Across the State of Florida, foreclosure cases are filed and then for a variety of reasons, those cases are not actively pursued by the Plaintiff or the attorneys that filed the case. There are any number of reasons why a Plaintiff may choose not to pursue a case, or not be able to pursue a case, like when a pesky borrower or defense attorney or judge asks the Plaintiff to produce some shred of evidence that they have the right to file the lawsuit in the first place or the parties may have reached a settlement and agreed not to proceed with the case.
Whatever the case may be, our courts need a mechanism to ensure these “stale” cases don’t go just languishing around with nobody doing anything. That mechanism is a nifty little rule called Florida Rule of Civil Procedure, Rule 1.070. Now anytime you want to check out a Rule of Civil Procedure for Florida Courts, don’t mess around with a book,check out the Florida Rules of Civil Procedure Online. It’s a nifty site because it has not only the Rules, but cases and Orders both from appellate and circuit courts. So back our issue with Rule 1.070…copied from our nifty new site is the text of the rule:
Florida Rules of Civil Procedure
1.070 Process
(j) Summons; Time Limit. If service of the initial process and initial pleading is not made upon a defendant within 120 days after filing of the initial pleading directed to that defendant the court, on its own initiative after notice or on motion, shall 1)direct that service be effected within a specified time or shall 2)dismiss the action without prejudice or 3)drop that defendant as a party; (emphasis added) provided that if the plaintiff shows good cause or excusable neglect for the failure, the court shall extend the time for service for an appropriate period. When a motion for leave to amend with the attached proposed amended complaint is filed, the 120-day period for service of amended complaints on the new party or parties shall begin upon the entry of an order granting leave to amend. A dismissal under this subdivision shall not be considered a voluntary dismissal or operate as an adjudication on the merits under rule 1.420(a)(1).

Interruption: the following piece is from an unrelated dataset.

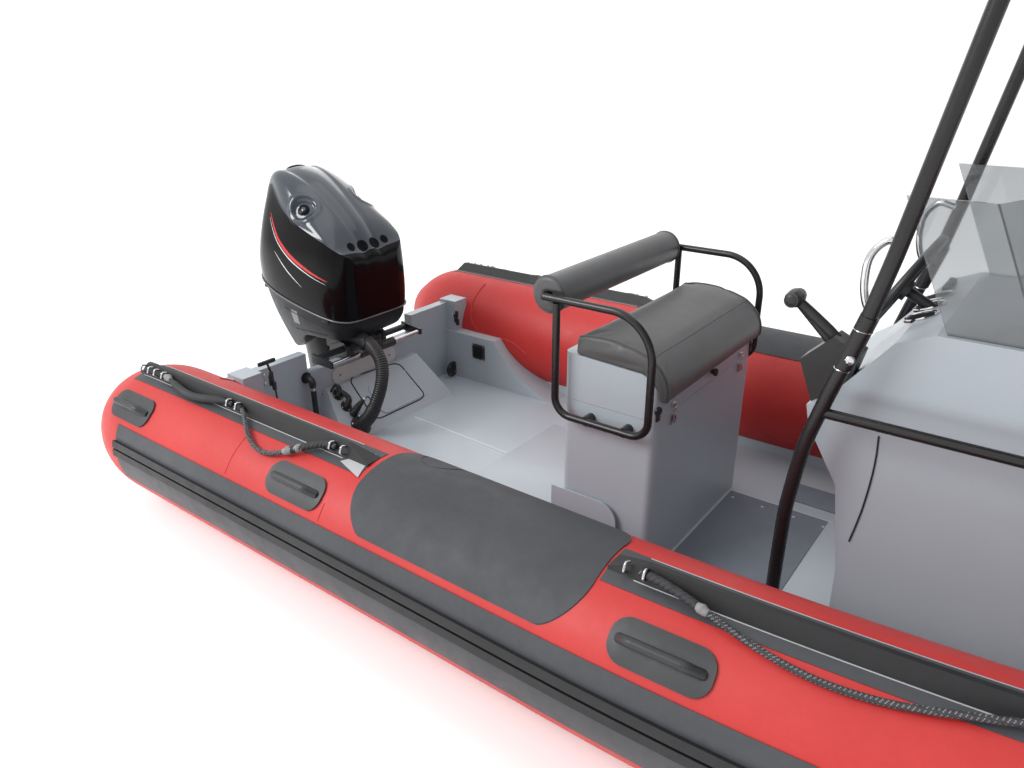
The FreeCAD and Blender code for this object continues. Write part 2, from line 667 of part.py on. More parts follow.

So if a Plaintiff chooses not to pursue a case,the court sends out a letter to the Plaintiff and says, “Hey Plaintiff, if you don’t do something here, we’re going to dismiss your case.” All the Plaintiff needs to do is file something, any old something, to prevent the court from dismissing the case. If the Plaintiff doesn’t file something, the Rule provides the court with three options….as indicated above.
Attached here is a Motion where I describe clearly the three options that are available to the court and the case law that supports each option. Give the motion a read, and the cases to understand how the rule works in why.
Dropping Defendants, a Bad Decision for Courts To Make
Now in a foreclosure case, the third option, dropping the defendant as a party, is a dangerous business because the court risks making a determination that no tenants exist when tenants might in fact be living in the property. If the tenants are dropped and the home is sold in foreclosure, their only notice the tenant might get would be the Writ of Possession posted on the door or the lender kicking down the door and throwing their property out on the street. This might not be such a risk were it not for the widespread phenomena of “Sewer Service” or other improper conduct on the part of lenders and their attorneys, but given the widespread knowledge of this practice, the proper option for the court to select, (and the option that is clearly indicated on those Orders when the rule is invoked) is to Order that the case is dismissed.
No harm, no foul, no risk of irreparable harm to innocent tenants, no violation of their fundamental rights as is the case when the lender and their jack booted thugs kicks down the tenants door and says, “Sorry you paid your rent to your landlord, but he didn’t pay his mortgage and now you’re out on the street.”